Your ability to define exactly where a mature buck prefers to spend his daytime hours can easily be predicted through the use of a game camera-and that includes if he is located on your neighbor's land! As a general rule if he comes from a given direction and does not reach your land until the middle of the night...he is coming from a 1/2 mile to a mile away or more. If he is visiting your land within 2 hours after dark, it is very likely that he chooses to call your immediate neighbor's land his home. But regardless of the distance he is coming from the direction can be extremely evident. If you have 100 acres and 7 game cameras, you can determine a very definitive daytime location a buck is traveling from when you are only capturing his picture from 2/7 cameras, regardless of the direction he is moving within the picture itself.

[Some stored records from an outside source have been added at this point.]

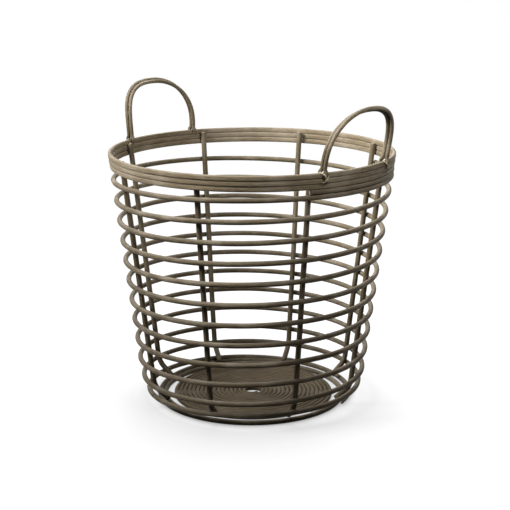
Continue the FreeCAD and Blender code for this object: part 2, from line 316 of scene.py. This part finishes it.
def wearAndHighlightGroup():  # stain rubbed paler in places, and a pale colour on what faces up that is partly dust and partly a painted highlight
    group, start, end = newGroup("rubbedStainAndHighlight", [
        ("Colour", "NodeSocketColor", None), ("Rubbed colour", "NodeSocketColor", None),
        ("Dust and highlight colour", "NodeSocketColor", None), ("Amount", "NodeSocketFloat", 0.5)], [
        ("Colour", "NodeSocketColor")])
    colour, rubbedColour, dustAndHighlightColour, amount = [start.outputs[k] for k in range(4)]
    place = group.nodes.new("ShaderNodeTexCoord")
    cloud = noiseMask(group, place.outputs["Object"], wearAndHighlightLook["cloudScale"], wearAndHighlightLook["cloudDetail"],
                      wearAndHighlightLook["cloudRough"])
    rubbed = mathNode(group, "MULTIPLY",
                      rangeNode(group, cloud, wearAndHighlightLook["rubbedFrom"], wearAndHighlightLook["rubbedFull"]), amount)
    geometry = group.nodes.new("ShaderNodeNewGeometry")
    split = group.nodes.new("ShaderNodeSeparateXYZ")
    group.links.new(geometry.outputs["Normal"], split.inputs[0])
    # what faces up turns paler: settled dust, and also a painted highlight
    upward = rangeNode(group, split.outputs[2], wearAndHighlightLook["dustAndHighlightFrom"], 1.0, 0.0, wearAndHighlightLook["dustAndHighlightShare"])
    stained = mixColours(group, rubbed, colour, rubbedColour)
    withDustAndHighlight = mixColours(group, mathNode(group, "MULTIPLY", upward, amount), stained, dustAndHighlightColour)
    group.links.new(withDustAndHighlight, end.inputs[0])
    return group


fibres, rubbedStainAndHighlight = fibreGroup(), wearAndHighlightGroup()


def caneMaterial(name, look):
    material, tree = newMaterial(name)
    shader = tree.nodes["Principled BSDF"]
    uv = addNode(tree, "ShaderNodeUVMap", {"uv_map": "lengthwise"})
    fibre = addNode(tree, "ShaderNodeGroup", {"node_tree": fibres})
    tree.links.new(uv.outputs[0], fibre.inputs[0])
    fibre.inputs[1].default_value = look["streakCount"]
    streaks, patches, pores, height = [fibre.outputs[k] for k in range(4)]
    blend = mathNode(tree, "ADD", mathNode(tree, "MULTIPLY", streaks, look["streakShare"]),
                     mathNode(tree, "MULTIPLY", patches, 1 - look["streakShare"]))
    stain = rampNode(tree, blend, look["dark"], look["light"], look["middle"])
    poreShare = mathNode(tree, "MULTIPLY", pores, look["poreDepth"])
    wornAndHighlit = addNode(tree, "ShaderNodeGroup", {"node_tree": rubbedStainAndHighlight})
    tree.links.new(mixColours(tree, poreShare, stain, look["pore"]), wornAndHighlit.inputs[0])
    wornAndHighlit.inputs[1].default_value = (*look["rubbed"], 1)
    wornAndHighlit.inputs[2].default_value = (*look["dustAndHighlight"], 1)
    wornAndHighlit.inputs[3].default_value = look["wearAndHighlight"]
    tree.links.new(wornAndHighlit.outputs[0], shader.inputs["Base Color"])
    tree.links.new(rangeNode(tree, streaks, 0, 1, *look["roughness"]), shader.inputs["Roughness"])
    addBump(tree, shader, height, look["bump"], look["bumpDepth"])
    shader.inputs["Specular IOR Level"].default_value = look["gloss"]
    return material


# the pale colour on what faces up is partly dust and partly a painted highlight
caneLook = {
    "dark": (0.055, 0.042, 0.025), "middle": (0.112, 0.088, 0.054), "light": (0.196, 0.160, 0.113),
    "pore": (0.024, 0.015, 0.007), "poreDepth": 0.7, "rubbed": (0.30, 0.255, 0.195),
    "dustAndHighlight": (0.42, 0.385, 0.335), "wearAndHighlight": 0.40, "streakCount": 1.0, "streakShare": 0.55,
    "roughness": (0.52, 0.38), "bump": 0.55, "bumpDepth": 0.0004, "gloss": 0.05}

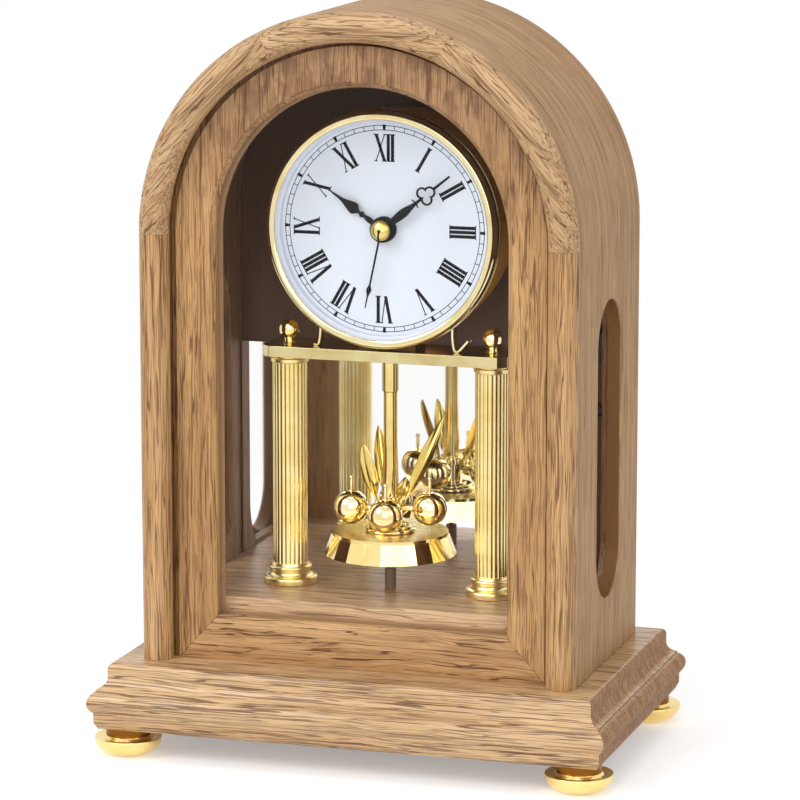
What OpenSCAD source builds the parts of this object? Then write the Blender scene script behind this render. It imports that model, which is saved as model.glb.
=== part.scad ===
// Arched wooden table clock with a turning pendulum under a drum movement.
// Millimetres. Z is up, the clock looks toward -Y and X runs to its right.
// The origin is on the table, under the middle of the plinth.

/* [Case] */
// overall width of the arched case
case_w = 180; // [120:1:260]
// height of the arch centre above the table; the clock is this plus half the width tall
arch_z = 211; // [160:1:320]
// depth of the case shell, front edge to rear edge
case_d = 95.9; // [80:0.1:140]
// how far the shell's middle lies behind the origin
case_shift = 1.55; // [0:0.05:6]
// thickness of the outer shell
shell_t = 6; // [4:0.1:9]
// thickness of the lining inside the shell
lining_t = 4.6; // [3:0.1:8]
// how far the lining stops short of the shell's rear edge, which makes the door's seat
door_seat = 5.6; // [4:0.1:9]
// width of the half-round front moulding
moulding_w = 12.4; // [8:0.1:18]

/* [Side windows] */
// width of each side window
slot_w = 38; // [20:1:50]
// height of each side window
slot_h = 121; // [60:1:150]
// height of the middle of the windows
slot_z = 124.7; // [100:0.1:160]
// how far the windows lie behind the origin
slot_y = 2.4; // [-6:0.1:10]
// how much wider the lining's window is than the shell's, on each side
slot_step = 9; // [1:0.1:14]

/* [Front frame] */
// width of the frame's visible face
frame_w = 16.1; // [10:0.1:24]
// height of the sill above the table
sill_z = 56.1; // [48:0.1:80]
// chamfer round the opening
frame_cham = 2; // [0.5:0.1:4]
// width of the dark groove between the frame's face and the lining
frame_gap = 3.1; // [1:0.1:6]
// how far the frame's face lies behind the shell's front edge
frame_sink = 3.1; // [1:0.1:8]
// thickness of the frame
frame_t = 9; // [7:0.1:14]
// thickness of the front glass
glass_t = 2; // [1.5:0.1:3]
// radius of the gasket's lower corners
gasket_r = 4; // [1:0.1:8]

/* [Plinth] */
// how far the bead stands out from the case on each side
plinth_out_x = 16.85; // [10:0.05:30]
// how far the bead stands out from the case at front and rear, on average
plinth_out_y = 21.2; // [14:0.1:36]
// height of the plinth's top above the table
plinth_z = 38.3; // [30:0.1:60]
// height of the moulded board
plinth_t = 20.7; // [18:0.1:28]
// radius of the bead
bead_r = 5; // [3:0.1:6]
// radius of the cove above the bead
cove_r = 4.9; // [3:0.1:6]
// inset of the upper step from the bead
step_in = 6.8; // [5:0.1:10]
// rounding of the top edge
top_r = 2.4; // [1:0.1:4]
// inset of the lower band from the bead
band_in = 2.2; // [1:0.1:5]

/* [Feet] */
// radius of a foot
foot_r = 13.6; // [8:0.1:20]
// height of a foot
foot_h = 11.8; // [8:0.1:20]
// distance of a foot's middle from the bead at the side
foot_in_x = 13; // [8:0.05:40]
// distance of a foot's middle from the bead at front or rear
foot_in_y = 13.25; // [8:0.05:40]

/* [Inside the case] */
// height of the floor board's top
floor_z = 62.5; // [57:0.1:80]
// thickness of the floor board
floor_t = 12; // [8:0.5:16]
// thickness of the mirror
mirror_t = 2.4; // [2:0.1:4]
// width left free beside the mirror for the catch and the knob
mirror_side = 19.4; // [15:0.1:40]
// thickness of the rear door
door_t = 5; // [4:0.1:8]

/* [Columned stand] */
// how far the stand's middle lies in front of the origin
stand_front = 1.5; // [-10:0.1:10]
// distance from the middle to each column
column_x = 42.8; // [34:0.1:52]
// radius of a column's shaft
column_r = 7.1; // [5:0.1:9]
// flutes round a shaft
column_flutes = 20; // [8:1:28]
// radius of a flute
flute_r = 0.62; // [0.3:0.01:1]
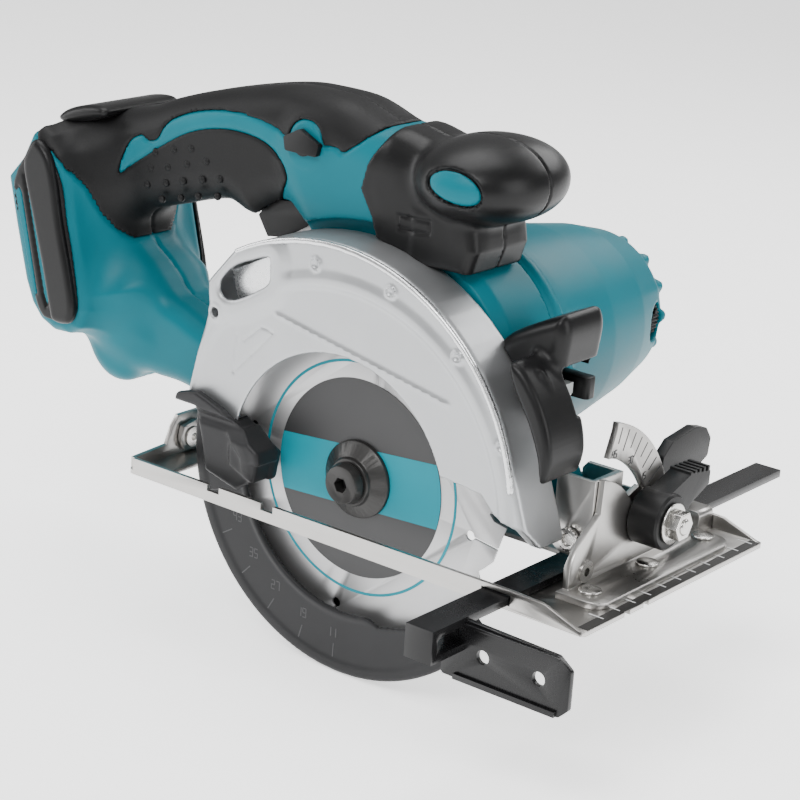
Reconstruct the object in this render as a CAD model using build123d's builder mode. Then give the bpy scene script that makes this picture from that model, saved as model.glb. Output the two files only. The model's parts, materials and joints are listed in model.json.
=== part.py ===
from build123d import *
import math
import os

os.makedirs("parts", exist_ok=True)

# Cordless trim saw. Millimetres. +X is the cutting direction, +Y the motor side, +Z up.
# Z = 0 is the sole of the base plate, X = 0 the blade axis, Y = 0 the middle of the base plate.

# ---------------------------------------------------------------- driving dimensions
BLADE_R = 68.0            # 136 mm blade
MAX_CUT = 51.0            # depth of cut at 90 degrees
BLADE_Y = -33.0           # blade plane
BLADE_Z = BLADE_R - MAX_CUT
KERF_HALF = 0.55          # half the thickness of the blade body
TEETH = 16

BASE_REAR, BASE_FRONT = -94.0, 121.0
BASE_HALF = 60.0          # half the width of the base plate
BASE_T = 1.8
LIP_H = 7.0

BEVEL_Y, BEVEL_Z = -28.0, 8.5          # bevel axis, along X
DEPTH_X, DEPTH_Z = 88.0, 16.0          # depth axis, along Y
EAR_X = -94.0                          # rear pivot ear
QUAD_X = 96.5                          # back face of the quadrant plate
QUAD_T = 2.5
QUAD_R = 54.0
SLOT_R, SLOT_HALF = 37.0, 4.0          # arc slot of the quadrant
BOLT_ANGLE = 20.0                      # bevel bolt seen from the bevel axis
GUIDE_R = 165.0                        # arc of the depth guide about the depth axis
GUIDE_Y = 6.0                          # near face of the depth guide plate
GUIDE_LOW = 2.0                        # depth bolt angle at full depth

SEAM_Y = -13.0            # plane where the two handle halves meet
HANDLE_HALF = 17.0        # half the handle's thickness
MOUNT_HALF = 38.0         # half the width of the battery mount
MOTOR_X, MOTOR_Z = 14.0, 64.0
KNOB_X, KNOB_Z = 36.0, 136.0           # middle of the front grip
KNOB_HALF = (25.0, 31.0, 15.6)         # half its size along X, Y and Z
KNOB_WALL = 2.6

GUARD_IN_R = 50.6         # opening in the near wall of the upper guard
GUARD_NEAR, GUARD_FAR = -49.0, -25.0
GUARD_WALL = 2.0
LOWER_R, LOWER_IN_R = 77.0, 52.3
LOWER_NEAR, LOWER_FAR = -40.0, -27.4
NOSE_R, NOSE_Y = 19.5, -30.0           # spindle nose that carries the lower guard
LEVER_NEAR = -53.5                     # near face of the lower guard's thumb lever

# reduction: pinion 15 / wheel 44, then pinion 13 / wheel 26, all module 1
MODULE = 1.0
Z_SPINDLE, Z_SMALL, Z_LARGE, Z_PINION = 26, 13, 44, 15
STAGE_2 = MODULE * (Z_SPINDLE + Z_SMALL) / 2
STAGE_1 = MODULE * (Z_LARGE + Z_PINION) / 2
LINE = math.atan2(MOTOR_Z - BLADE_Z, MOTOR_X)
COUNTER_X = STAGE_2 * math.cos(LINE)
COUNTER_Z = BLADE_Z + STAGE_2 * math.sin(LINE)
MOTOR_X = (STAGE_1 + STAGE_2) * math.cos(LINE)
MOTOR_Z = BLADE_Z + (STAGE_1 + STAGE_2) * math.sin(LINE)

BRUSH_Y = 93.0            # brush caps along the motor axis

SPIN = (0, BLADE_Z)
COUNTER = (COUNTER_X, COUNTER_Z)
MOTOR = (MOTOR_X, MOTOR_Z)


# ---------------------------------------------------------------- shared helpers
def finish(piece, name):
    """Label one finished sub-part and write its STEP file."""
    piece.part.label = name
    export_step(piece.part, f"parts/{name}.step")


def side(y):
    """Sketch plane seen from the blade side: local x is +X, local y is +Z, normal is -Y."""
    return Plane.XZ.offset(-y)


def cross(x):
    """Sketch plane across the saw: local x is +Y, local y is +Z, normal is +X."""
    return Plane.YZ.offset(x)


def polar(centre, radius, degrees):
    """Point at a radius and angle about a centre."""
    angle = math.radians(degrees)
    return (centre[0] + radius * math.cos(angle), centre[1] + radius * math.sin(angle))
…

Game cameras offer much more than just a pretty picture on your computer, tablet or smart phone. The above picture is just one example, but it represents 1 of only a handful of pictures taken over 3 seasons, that helped my son and I pinpoint the location for a 2013 WI rifle season opener sit for a buck that didn't actually call the land that we hunted his home. We set out on our early morning trek in 2013, to specifically harvest that particular buck in the location that we sat, even though in 3 season we had never seen that buck. Each year we had less than 5 pictures of that mature giant, but they were enough to draw very definitive conclusions to where he lived during the day, when he would potentially use our property and where he would travel from to get to the land that we hunted.
If you haven't practiced scouting by game cam, I can't wait for you to give it a try! On the otherhand, if you use them regularly I challenge you to use your cameras to discover the more intimate and personal observations of mature buck behavior that are available 24/7. Gone are the days of noisy and stinky intrusions of the 35mm invasion into the remote portions of your favorite deer habitat. It's 2014 and like a cell phone, deer cams are here to stay and can be a welcome addition to your tools of the harvest!